Low-cost and reusable iron- and nickel-based metal boride nanoparticles for efficient catalytic hydrolysis of sodium borohydride

Abstract

Development of efficient catalysts for hydrogen evolution reaction is of key importance for the safe storage and utilization of hydrogen from the hydrolysis of NaBH4. In this study, a series of nanocatalysts containing iron- and nickel-based metal borides were developed through a mechanochemical route followed by a wet milling step.
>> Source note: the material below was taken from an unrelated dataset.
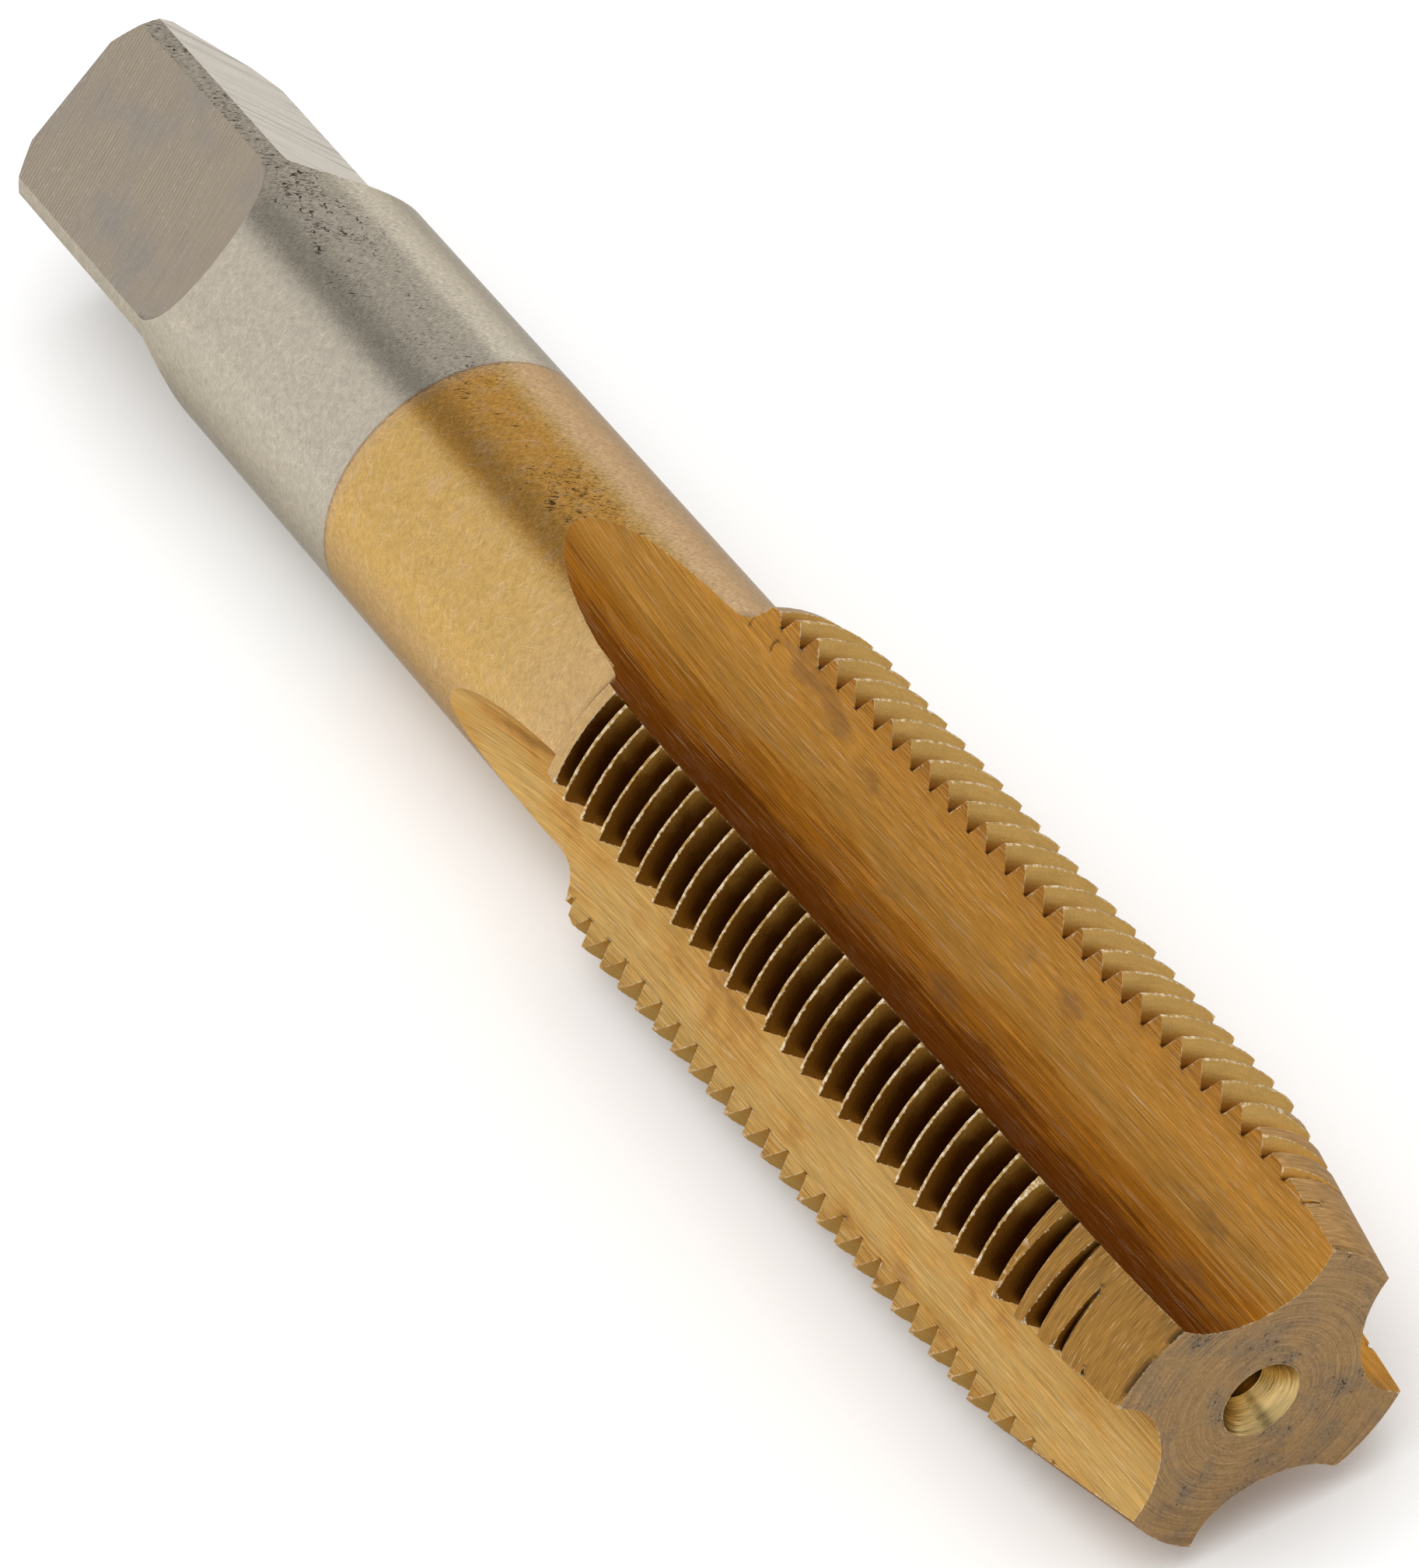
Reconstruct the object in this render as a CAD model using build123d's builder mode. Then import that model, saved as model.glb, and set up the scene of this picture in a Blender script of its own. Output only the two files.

The use of the mole ratio of metal chlorides to NaBH4 as 1:2 enabled the simultaneous formation of Ni3B and FeB phases, while the room-temperature synthesis method caused a uniform morphology with an average particle size and surface are of 70 nm and 41.8 m2/g, respectively. This powder showed the best catalytic performance compared to other samples with a hydrogen generation rate value of 758 ml H2 min−1 gcat−1 at room temperature and an activation energy of 40.8 kJ/mol. The catalyst performed good durability for each cycle and retained about 70% of its initial catalytic activity after 5 cycles. The availability of active iron, nickel, and boron species on the surface contributed to the enhancement of catalytic activity. As-prepared catalysts can be considered as low-cost and reusable materials for the efficient hydrolysis of sodium borohydride.